▶ _Goal_: Examine each line of the data. Copy those that contain the string "empty".

┌─ Input for this task

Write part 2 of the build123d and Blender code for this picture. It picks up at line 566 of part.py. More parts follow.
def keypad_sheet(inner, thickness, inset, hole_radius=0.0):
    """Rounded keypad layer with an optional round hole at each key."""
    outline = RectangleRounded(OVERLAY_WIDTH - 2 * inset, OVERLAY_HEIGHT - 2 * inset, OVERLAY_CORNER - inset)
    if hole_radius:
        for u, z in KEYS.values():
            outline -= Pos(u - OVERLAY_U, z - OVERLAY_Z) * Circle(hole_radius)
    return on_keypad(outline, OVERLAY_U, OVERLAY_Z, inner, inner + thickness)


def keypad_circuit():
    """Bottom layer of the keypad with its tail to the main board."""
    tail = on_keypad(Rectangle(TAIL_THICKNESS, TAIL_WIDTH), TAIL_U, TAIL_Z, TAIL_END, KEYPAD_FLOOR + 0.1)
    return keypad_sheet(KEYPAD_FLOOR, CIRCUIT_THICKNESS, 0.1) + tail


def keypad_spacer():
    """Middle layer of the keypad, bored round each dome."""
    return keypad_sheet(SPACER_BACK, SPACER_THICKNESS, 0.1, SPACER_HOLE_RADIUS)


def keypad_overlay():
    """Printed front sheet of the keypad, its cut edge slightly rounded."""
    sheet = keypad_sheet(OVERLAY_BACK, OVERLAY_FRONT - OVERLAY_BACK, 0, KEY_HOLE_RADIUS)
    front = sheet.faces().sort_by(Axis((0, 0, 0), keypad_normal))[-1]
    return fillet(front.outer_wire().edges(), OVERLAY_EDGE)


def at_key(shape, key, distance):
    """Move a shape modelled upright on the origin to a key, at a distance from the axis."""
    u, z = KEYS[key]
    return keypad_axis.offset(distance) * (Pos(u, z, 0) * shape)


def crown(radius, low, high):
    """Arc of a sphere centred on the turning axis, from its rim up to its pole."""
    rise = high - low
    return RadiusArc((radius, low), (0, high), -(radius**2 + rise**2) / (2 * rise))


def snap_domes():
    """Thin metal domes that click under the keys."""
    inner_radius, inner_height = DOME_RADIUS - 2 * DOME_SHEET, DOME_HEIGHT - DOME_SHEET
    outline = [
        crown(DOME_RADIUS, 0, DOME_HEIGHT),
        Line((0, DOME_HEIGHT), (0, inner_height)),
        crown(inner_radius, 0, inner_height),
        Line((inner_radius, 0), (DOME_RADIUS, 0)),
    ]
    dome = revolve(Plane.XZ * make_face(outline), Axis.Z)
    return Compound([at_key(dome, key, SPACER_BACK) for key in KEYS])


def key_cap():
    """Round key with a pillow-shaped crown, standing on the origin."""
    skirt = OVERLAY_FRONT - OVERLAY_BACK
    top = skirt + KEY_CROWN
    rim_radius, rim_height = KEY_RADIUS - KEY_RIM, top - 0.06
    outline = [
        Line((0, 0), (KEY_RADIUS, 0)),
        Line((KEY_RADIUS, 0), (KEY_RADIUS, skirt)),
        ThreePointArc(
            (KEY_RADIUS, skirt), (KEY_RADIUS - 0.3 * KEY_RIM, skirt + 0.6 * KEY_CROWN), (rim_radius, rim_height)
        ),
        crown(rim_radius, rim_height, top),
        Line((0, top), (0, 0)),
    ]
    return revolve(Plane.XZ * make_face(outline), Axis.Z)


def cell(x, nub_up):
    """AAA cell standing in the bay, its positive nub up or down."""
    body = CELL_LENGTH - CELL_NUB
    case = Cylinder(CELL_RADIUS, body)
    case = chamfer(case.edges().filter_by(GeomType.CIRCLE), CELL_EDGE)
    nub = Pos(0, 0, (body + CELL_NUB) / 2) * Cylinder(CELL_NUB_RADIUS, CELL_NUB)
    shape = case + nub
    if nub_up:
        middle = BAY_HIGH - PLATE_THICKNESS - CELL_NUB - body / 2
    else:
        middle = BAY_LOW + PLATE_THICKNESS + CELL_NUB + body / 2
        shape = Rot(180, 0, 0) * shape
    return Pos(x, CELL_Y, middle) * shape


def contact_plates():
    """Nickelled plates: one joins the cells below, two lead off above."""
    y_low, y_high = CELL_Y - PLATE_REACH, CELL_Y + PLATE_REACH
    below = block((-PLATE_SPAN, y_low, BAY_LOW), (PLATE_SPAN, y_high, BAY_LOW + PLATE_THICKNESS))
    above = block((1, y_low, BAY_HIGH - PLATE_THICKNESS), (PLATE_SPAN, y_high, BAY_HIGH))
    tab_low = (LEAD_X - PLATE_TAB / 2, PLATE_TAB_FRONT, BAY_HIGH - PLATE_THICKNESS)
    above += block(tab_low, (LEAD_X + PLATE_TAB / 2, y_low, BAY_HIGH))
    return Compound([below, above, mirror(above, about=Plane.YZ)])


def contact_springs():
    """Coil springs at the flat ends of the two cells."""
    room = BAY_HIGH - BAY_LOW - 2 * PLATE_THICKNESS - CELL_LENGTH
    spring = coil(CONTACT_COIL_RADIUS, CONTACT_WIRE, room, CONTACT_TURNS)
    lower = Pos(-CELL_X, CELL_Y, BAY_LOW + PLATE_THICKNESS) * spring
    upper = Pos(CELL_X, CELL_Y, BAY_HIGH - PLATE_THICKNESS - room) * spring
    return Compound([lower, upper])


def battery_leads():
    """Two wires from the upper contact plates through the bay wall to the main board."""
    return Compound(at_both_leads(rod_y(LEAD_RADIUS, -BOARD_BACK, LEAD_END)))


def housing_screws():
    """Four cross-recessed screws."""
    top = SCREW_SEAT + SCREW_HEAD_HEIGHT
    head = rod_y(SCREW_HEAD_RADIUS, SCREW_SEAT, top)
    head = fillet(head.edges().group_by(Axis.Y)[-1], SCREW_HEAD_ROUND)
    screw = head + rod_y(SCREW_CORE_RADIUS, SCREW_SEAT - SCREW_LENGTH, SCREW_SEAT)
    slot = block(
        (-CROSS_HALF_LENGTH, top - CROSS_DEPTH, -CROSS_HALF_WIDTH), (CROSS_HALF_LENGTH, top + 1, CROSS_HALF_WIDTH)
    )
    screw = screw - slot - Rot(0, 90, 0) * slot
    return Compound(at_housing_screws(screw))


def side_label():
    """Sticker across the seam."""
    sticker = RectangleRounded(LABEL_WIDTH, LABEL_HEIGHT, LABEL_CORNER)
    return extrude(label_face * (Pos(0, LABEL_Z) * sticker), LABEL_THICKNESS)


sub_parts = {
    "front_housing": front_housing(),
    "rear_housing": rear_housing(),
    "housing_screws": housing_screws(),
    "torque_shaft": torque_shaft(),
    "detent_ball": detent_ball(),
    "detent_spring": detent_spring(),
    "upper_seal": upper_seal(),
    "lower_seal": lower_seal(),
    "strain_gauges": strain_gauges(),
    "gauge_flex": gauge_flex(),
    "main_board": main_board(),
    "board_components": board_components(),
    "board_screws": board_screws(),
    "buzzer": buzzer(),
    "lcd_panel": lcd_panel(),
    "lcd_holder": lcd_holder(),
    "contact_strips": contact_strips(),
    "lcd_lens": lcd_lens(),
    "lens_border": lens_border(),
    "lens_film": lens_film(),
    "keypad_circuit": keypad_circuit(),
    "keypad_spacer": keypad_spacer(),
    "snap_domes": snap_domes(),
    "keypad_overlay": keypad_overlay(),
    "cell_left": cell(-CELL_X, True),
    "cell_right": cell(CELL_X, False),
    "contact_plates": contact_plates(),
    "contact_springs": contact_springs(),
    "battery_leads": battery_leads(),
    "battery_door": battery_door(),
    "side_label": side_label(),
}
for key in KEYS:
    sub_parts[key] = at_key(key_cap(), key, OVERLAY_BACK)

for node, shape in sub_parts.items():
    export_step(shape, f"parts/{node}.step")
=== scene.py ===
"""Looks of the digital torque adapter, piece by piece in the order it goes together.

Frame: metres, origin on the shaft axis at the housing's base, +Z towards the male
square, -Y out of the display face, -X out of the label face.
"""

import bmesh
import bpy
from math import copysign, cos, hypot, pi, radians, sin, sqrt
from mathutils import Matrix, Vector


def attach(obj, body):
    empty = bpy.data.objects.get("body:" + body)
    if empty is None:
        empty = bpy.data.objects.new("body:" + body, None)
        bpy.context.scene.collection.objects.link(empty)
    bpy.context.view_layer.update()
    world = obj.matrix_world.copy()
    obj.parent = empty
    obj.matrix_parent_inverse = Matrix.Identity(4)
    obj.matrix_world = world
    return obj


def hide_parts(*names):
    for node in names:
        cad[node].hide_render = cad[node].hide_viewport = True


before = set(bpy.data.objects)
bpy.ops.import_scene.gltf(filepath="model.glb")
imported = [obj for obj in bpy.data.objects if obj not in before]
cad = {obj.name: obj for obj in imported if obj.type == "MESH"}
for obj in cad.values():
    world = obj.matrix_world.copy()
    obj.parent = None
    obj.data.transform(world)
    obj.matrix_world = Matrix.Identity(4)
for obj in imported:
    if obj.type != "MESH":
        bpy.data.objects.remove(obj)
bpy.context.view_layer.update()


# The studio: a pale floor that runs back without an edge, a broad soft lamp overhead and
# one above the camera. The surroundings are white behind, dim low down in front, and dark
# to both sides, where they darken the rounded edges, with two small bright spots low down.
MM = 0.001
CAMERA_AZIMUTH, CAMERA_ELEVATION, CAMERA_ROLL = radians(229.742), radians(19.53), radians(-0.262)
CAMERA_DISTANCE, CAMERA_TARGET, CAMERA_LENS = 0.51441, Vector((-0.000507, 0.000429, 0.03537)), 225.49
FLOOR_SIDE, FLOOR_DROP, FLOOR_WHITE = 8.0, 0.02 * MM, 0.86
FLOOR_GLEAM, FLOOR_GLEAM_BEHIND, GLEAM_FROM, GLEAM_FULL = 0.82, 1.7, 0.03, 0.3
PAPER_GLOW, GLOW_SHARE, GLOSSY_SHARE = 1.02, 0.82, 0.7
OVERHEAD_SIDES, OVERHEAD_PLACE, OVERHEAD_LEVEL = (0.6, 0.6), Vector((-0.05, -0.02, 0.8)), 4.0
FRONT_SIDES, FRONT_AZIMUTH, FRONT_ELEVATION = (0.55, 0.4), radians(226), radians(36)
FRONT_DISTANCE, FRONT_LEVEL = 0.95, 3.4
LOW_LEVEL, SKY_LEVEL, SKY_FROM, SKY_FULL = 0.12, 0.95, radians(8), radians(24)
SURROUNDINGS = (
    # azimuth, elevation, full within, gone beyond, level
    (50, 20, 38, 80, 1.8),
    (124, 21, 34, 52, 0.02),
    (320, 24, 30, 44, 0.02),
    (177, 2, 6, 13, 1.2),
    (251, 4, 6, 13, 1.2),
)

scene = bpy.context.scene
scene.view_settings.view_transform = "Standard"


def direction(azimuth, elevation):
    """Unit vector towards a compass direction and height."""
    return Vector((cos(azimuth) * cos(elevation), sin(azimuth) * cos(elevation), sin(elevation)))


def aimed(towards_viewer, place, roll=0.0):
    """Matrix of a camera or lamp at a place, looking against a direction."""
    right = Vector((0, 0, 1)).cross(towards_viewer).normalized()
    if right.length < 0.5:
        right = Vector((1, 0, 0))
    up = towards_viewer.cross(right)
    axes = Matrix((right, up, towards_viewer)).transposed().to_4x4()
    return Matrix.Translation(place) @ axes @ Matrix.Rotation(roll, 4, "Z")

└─
┌─ Input for this task

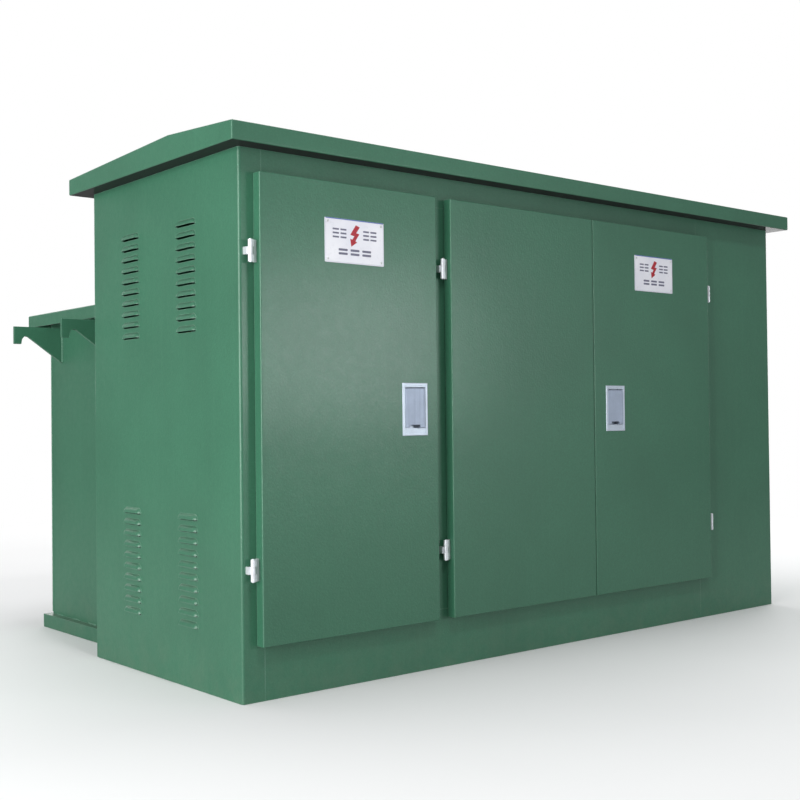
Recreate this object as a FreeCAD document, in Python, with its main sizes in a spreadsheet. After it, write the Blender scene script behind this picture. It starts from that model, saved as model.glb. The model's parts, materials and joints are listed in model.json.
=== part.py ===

└─

▶ _Response to this exercise_:
    empty = bpy.data.objects.get("body:" + body)
    if empty is None:
        empty = bpy.data.objects.new("body:" + body, None)
        bpy.context.scene.collection.objects.link(empty)
    obj.parent = empty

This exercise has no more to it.